Создание этого образа после революции было частью интеллигентского культуртрегерства. Революционная культура смотрела на свой объект извне и находила его невероятно комичным. Отсюда — неисчерпаемое богатство произведенных в 1920-е годы сатирических образов. Сталинизм был куда больше озабочен сохранением власти, чем строительством утопии, заменив коммунистический проект национальным. В национальном строительстве «народная культура» выдвигалась на передний план. Соответственно, национальные аспекты становились все более важными, апелляции к национальным традициям и освященным стилевым и жанровым конвенциям — все более демонстративными. Так объект превратился в субъект. В сталинизме стало некому смотреть на него извне. Соцреализм интернализировал позицию смеющихся масс. Перестав смеяться над ними, он засмеялся вместе с ними, пока и вовсе не заменил их, став смеяться вместо них. Так популизм (народность) стал modus operandi сталинской культуры.
В результате сталинский госсмех начал функционировать в совершенно новом качестве. Илья Калинин предложил различать смех как труд и смех как товар.
Представления о смехе и веселье на Западе, где это индустрия и, соответственно, способ извлечения прибыли, обусловливают товарный статус смеха на рынке развлечений. Соответственно, те, кто занят в производстве смеха, их труд и продукт отчуждаются. В отличие от этой буржуазной индустрии, советский смех товаром не являлся и работал по принципу советского же труда, т. е. он не функционировал на рынке, где люди производят, покупают и продают смех, но работал как коллективный труд. В этом качестве он являлся не столько продуктом, сколько процессом деятельности, в котором производился коллектив. Вместе они — труд и коллектив — производили идентичность, воспроизводя свою антропологическую природу и творческую натуру[7].

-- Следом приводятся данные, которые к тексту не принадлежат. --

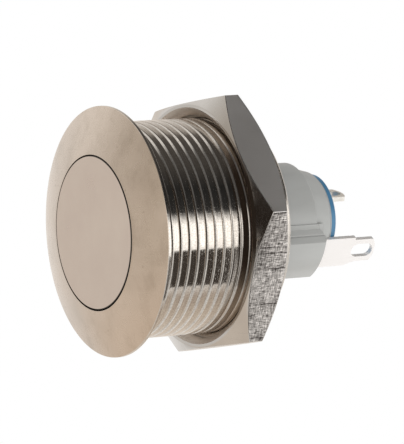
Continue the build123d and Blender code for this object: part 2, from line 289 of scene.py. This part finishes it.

Не случайно слова Сталина о том, что «жить стало веселее», прозвучали в контексте прославления энтузиастического труда, которому была посвящена речь вождя на съезде стахановцев.
Природа сталинизма с его пафосом бюрократической реставрации и государственного строительства не должна вводить в заблуждение. Поскольку сталинизм есть не что иное, как застывшая в политических институтах, идеологических постулатах, многочисленных артефактах гражданская война, насилием пронизан каждый его политический жест.
Первым связал политику, искусство и популизм ХХ века с войной Вальтер Беньямин, который заметил, что с наступлением эпохи массовых обществ и «механического репродуцирования» искусства именно массы стали той матрицей,
из которой в настоящий момент всякое привычное отношение к произведениям искусства выходит перерожденным. Количество перешло в качество: очень значительное приращение массы участников привело к изменению способа участия[8].
Можно сказать, что не только искусство оказалось механически воспроизводимым, но сама политика превратилась в искусство механического воспроизводства масс — самое политически актуальное и эффективное производство нового времени.